Here we have this big huge heat reservoir, the ocean, that is 3-dimensional (so it can hold heat) and relatively uniform (no cities that create urban heat islands), and instead of utilizing it for what it is we're trying to detect a global energy imbalance by measuring the heat in a teeny tiny sliver of gas, just because it's where we eat dinner.
Not very wise.
Of course, we live on the surface, not in the ocean, so we care about the heat content in that little sliver. But naturally it's going to be strongly influenced by whatever the big huge heat reservoir that surrounds us is doing (including its cycles), and it's warming very, very strongly.

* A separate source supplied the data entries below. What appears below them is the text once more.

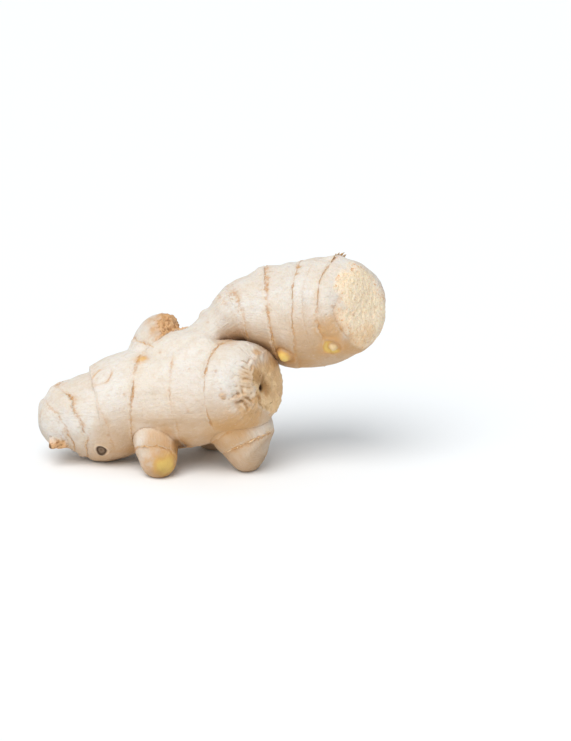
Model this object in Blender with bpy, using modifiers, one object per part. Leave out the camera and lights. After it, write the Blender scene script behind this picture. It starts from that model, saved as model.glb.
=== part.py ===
"""A fresh ginger rhizome, lying on its underside.

Run with: blender --background --python part.py

The root grew as one piece, so it is one object. Each of its lobes is a UV sphere drawn out along
a curved spine. The lobes are joined by a voxel remesh, relaxed where they meet, and then carved
by formulas that follow each spine: swellings between leaf-scale scars, the scars themselves,
buds and the flat snapped end. X runs along the long body, Y away from its front, Z up.
"""

import math

import bmesh
import bpy
import numpy as np
from mathutils import Vector, noise

MM = 0.001

# The fineness of the surface, in mm, and the faces that are kept of it.
VOXEL = 0.9
RELAX_ROUNDS = 30
RELAX_FACTOR = 0.5
KEPT_TRIANGLES = 10400
SPHERE_SIDES = 40
SPHERE_ROWS = 72
SAMPLES_PER_SPAN = 24

# Leaf-scale scars: a groove where the scale sat, with the lip of the older joint behind it.
SCAR_GROOVE = 0.7
SCAR_GROOVE_WIDTH = 1.0
SCAR_LIP = 0.32
SCAR_LIP_WIDTH = 1.1
SCAR_LIP_BACK = 1.5
SCAR_WAVE = 0.9
JOINT_SWELL = 0.5

# Uneven growth: slow and quick lumps, as (wavelength, height) in mm.
LUMPS = ((30.0, 1.5), (13.0, 0.7), (5.5, 0.22))

# The body's right end, where the root was snapped off: a flat face with a pit, cut square to
# FACE_WAY, and folds of loose skin beside it as (start, end, height). Places are (x, y, z) in mm.
FACE_WAY = (0.85, -0.48, 0.21)
FACE_CUT = 2.6
FACE_REACH = 17.0
FACE_CORNER = 0.4
PIT_AT = (21.5, -21.7, 38.3)
PIT_RADIUS = 2.2
PIT_DEPTH = 2.4
FOLD_WIDTH = 1.4
FOLDS = (
    ((9.0, -29.8, 35.4), (14.4, -28.0, 37.2), 1.2),
    ((13.4, -28.8, 36.4), (17.0, -27.0, 31.7), 1.0),
    ((17.8, -20.8, 50.0), (15.8, -23.7, 48.0), 1.0),
)

SKIN_COLOUR = (0.72, 0.55, 0.38, 1.0)
SKIN_ROUGHNESS = 0.62


class Lobe:
    """One finger of the root, drawn out along a spine.

    stations are (x, y, z, radius) in mm. caps are the lengths over which the two ends close, and
    cap_power says how square they are: 2 is round. scars are distances along the spine in mm,
    each with the slant of the scar: how far, in mm, it runs on at the top of the lobe. lumpy
    scales the uneven growth.
    """

    def __init__(self, name, stations, caps, cap_power=2.0, scars=(), lumpy=1.0):
        self.name = name
        self.caps = caps
        self.cap_power = cap_power
        self.scars = scars
        self.lumpy = lumpy
        curve = smooth_run(np.array(stations, float))
        self.centres = curve[:, :3]
        self.radii = curve[:, 3]
        steps = np.linalg.norm(np.diff(self.centres, axis=0), axis=1)
        self.along = np.concatenate([[0.0], np.cumsum(steps)])
        self.length = self.along[-1]
        self.tangents = unit(np.gradient(self.centres, self.along, axis=0))
        front = np.array([0.0, -1.0, 0.0])
        leaning = (self.tangents @ front)[:, None]
        self.fronts = unit(front - leaning * self.tangents)
        self.ups = np.cross(self.fronts, self.tangents)

    def at(self, distance, values):
        """A row of values read at distances along the spine."""
        columns = values.reshape(len(values), -1).T
        return np.stack([np.interp(distance, self.along, c) for c in columns], -1)

    def closing(self, distance):
        """What is left of the radius near the two ends, from 0 at a tip to 1."""
        share = np.ones_like(distance)
        for cap, gap in zip(self.caps, (distance, self.length - distance)):
            inward = np.clip(1 - gap / cap, 0, 1)
            share *= (1 - inward**self.cap_power) ** (1 / self.cap_power)
        return share

    def surface_point(self, distance, angle):
        """Where the skin is: angle 0 faces front, 90 up, 180 back and -90 down."""
        spot = np.array([distance])
        turn = math.radians(angle)
        way = math.cos(turn) * self.at(spot, self.fronts) + math.sin(turn) * self.at(spot, self.ups)
        reach = self.at(spot, self.radii) * self.closing(spot)[:, None]
        return (self.at(spot, self.centres) + reach * way)[0]


def unit(rows):
    return rows / np.linalg.norm(rows, axis=-1, keepdims=True)


def smooth_run(stations):
    """Points on a Catmull-Rom curve through the stations."""
    padded = np.vstack([2 * stations[0] - stations[1], stations, 2 * stations[-1] - stations[-2]])
    run = []
    for a, b, c, d in zip(padded, padded[1:], padded[2:], padded[3:]):
        for step in range(SAMPLES_PER_SPAN):
            t = step / SAMPLES_PER_SPAN
            bend = (2 * a - 5 * b + 4 * c - d) * t**2 + (3 * b - 3 * c + d - a) * t**3
            run.append(0.5 * (2 * b + (c - a) * t + bend))
    return np.array(run + [stations[-1]])


# The long body lies along X, bowed a little so that both ends come to the front.
BODY = Lobe(
    "body",
    [
        (-72.4, -3.5, 15.6, 7.8),
        (-67.6, -2.3, 16.8, 10.4),
        (-61.3, -0.5, 18.8, 14.1),
        (-54.2, 1.5, 19.2, 17.6),
        (-46.6, 3.0, 19.4, 20.2),
        (-36.5, 3.0, 24.0, 21.4),
        (-23.9, 1.0, 27.2, 21.8),
        (-9.2, -3.5, 30.4, 21.8),
        (4.0, -9.0, 34.3, 19.6),
        (11.6, -13.5, 36.8, 18.3),
        (17.5, -18.0, 38.4, 16.4),
        (21.6, -22.0, 39.6, 14.4),
    ],
    caps=(4.5, 8.0),
    cap_power=2.1,
    scars=((8.4, -2.8), (15.5, -3.2), (30.0, 4.0), (45.0, 8.0), (67.5, 1.5), (85.3, 3.8)),
)

# The big finger rises from the body on a neck and comes forward to a broad blunt end.
UPPER = Lobe(
    "upper",
    [
        (-19.7, 0.0, 30.1, 19.0),
        (-11.3, 0.8, 40.8, 16.6),
        (-2.6, 3.0, 48.4, 12.0),
        (4.8, 5.5, 56.2, 10.9),
        (12.7, 6.0, 61.9, 14.6),
        (23.5, 5.5, 62.4, 18.5),
        (36.1, 4.0, 62.9, 21.6),
        (47.3, 0.5, 65.3, 22.0),
        (55.6, -4.5, 67.9, 20.0),
        (60.5, -8.5, 70.0, 17.9),
        (64.0, -12.0, 71.4, 16.0),
    ],
    caps=(6.0, 6.0),
    cap_power=2.2,
    scars=((47.9, -1.8), (60.0, -2.6), (73.5, 3.5), (91.0, 2.5), (100.7, 1.0)),
)

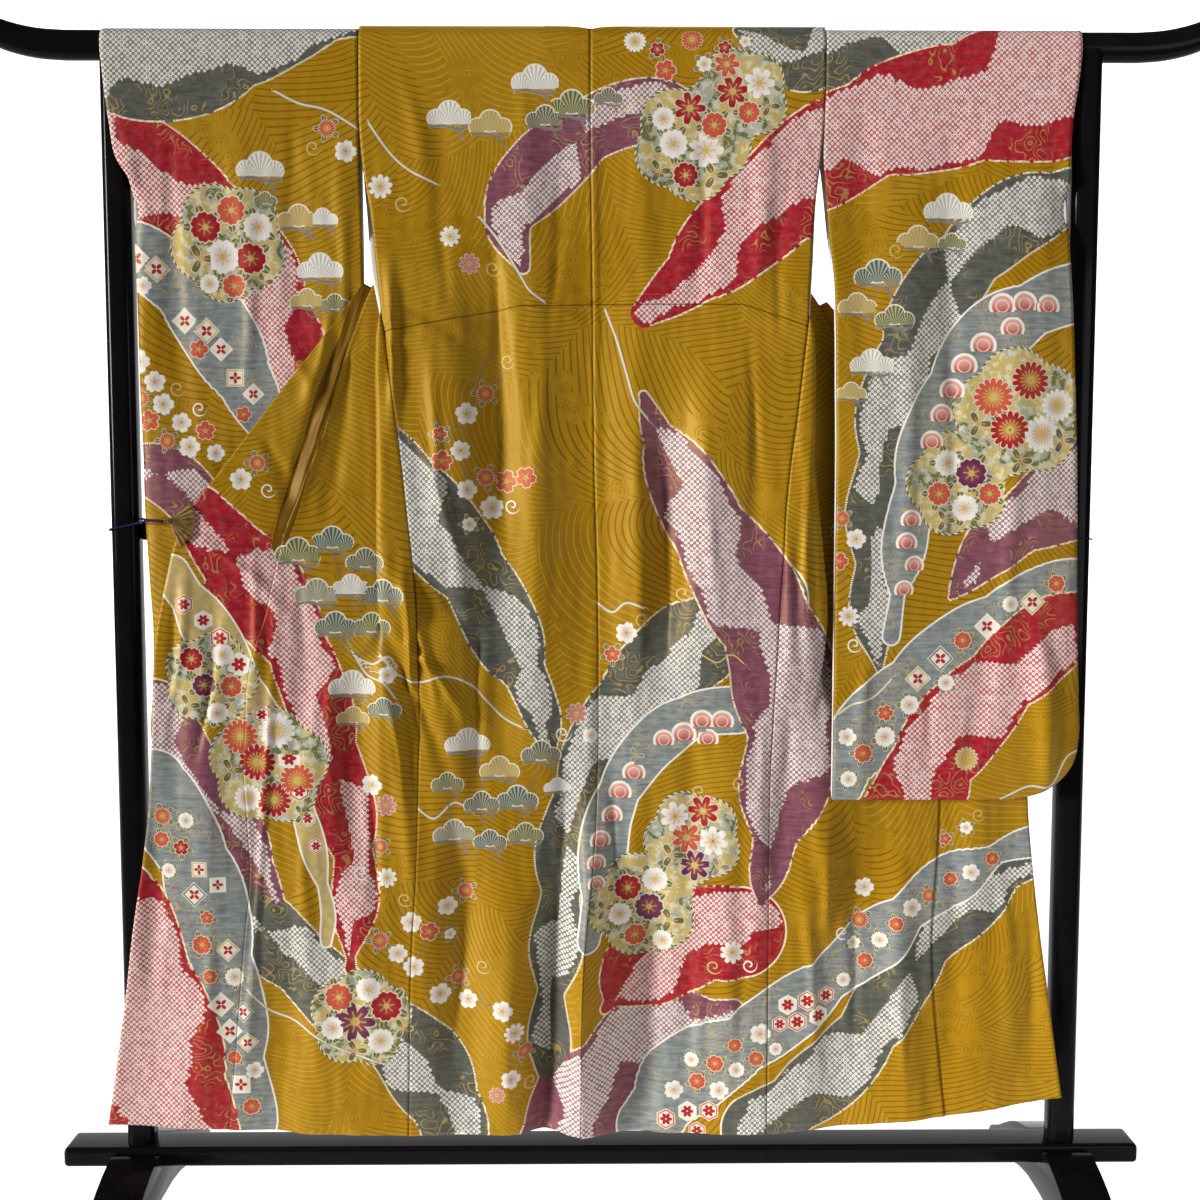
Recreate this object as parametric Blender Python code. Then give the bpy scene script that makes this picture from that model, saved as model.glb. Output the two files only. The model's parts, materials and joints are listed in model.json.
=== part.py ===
"""Furisode kimono hung over a lacquered rack, seen from its back, with both fronts spread outwards.

Frame: metres, +Z up. The origin is on the floor at the middle of the rack. The back of the
kimono faces -Y, and +X is on the viewer's right. Every cloth piece is one wall (outer silk and
lining together), drawn as rows of points on its outer face and thickened inwards.
"""

import math

import bmesh
import bpy
import numpy as np

CM = 0.01

# Cloth sizes
WALL = 0.0015
COLLAR_WALL = 0.0024
SEAM_GAP = 0.0004
BODY_COLUMNS = 14
OKUMI_COLUMNS = 5
COLLAR_COLUMNS = 6
COLLAR_WIDTH = 0.055
CUFF_END = 1.51

# Rack sizes
BAR_HEIGHT = 1.720
BAR_HALF_HIGH = 0.021
BAR_HALF_DEEP = 0.019
BAR_SIDES = 12
POST_ROUND = 0.009
SADDLE_REACH = 0.040
POST_OVER_BAR_CENTRE = -0.006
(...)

There will come a time when the PDO is not it cool phase, and/or when an El Nino leads to a significant boost in surface temperatures, and you can be sure that deniers will be pointing this out as an excuse for temporarily higher temperatures. They will be, as the saying goes, hoist on their own petard.
I suspect then they will go back to claims that the surface record is unreliable, which worked for most of last decade. Suddenly, though, it seems reliable enough. (There will never be an end to denialism, ever, no matter how warm it gets.)
Lomborg's use of the word "heat" in this context is telling, and his (and other's) inability or unwillingness to look at the real metrics of global warming is seriously confusing the world.
If you're going to talk about "heat," then let's talk about all the heat, and not just a sliver of it.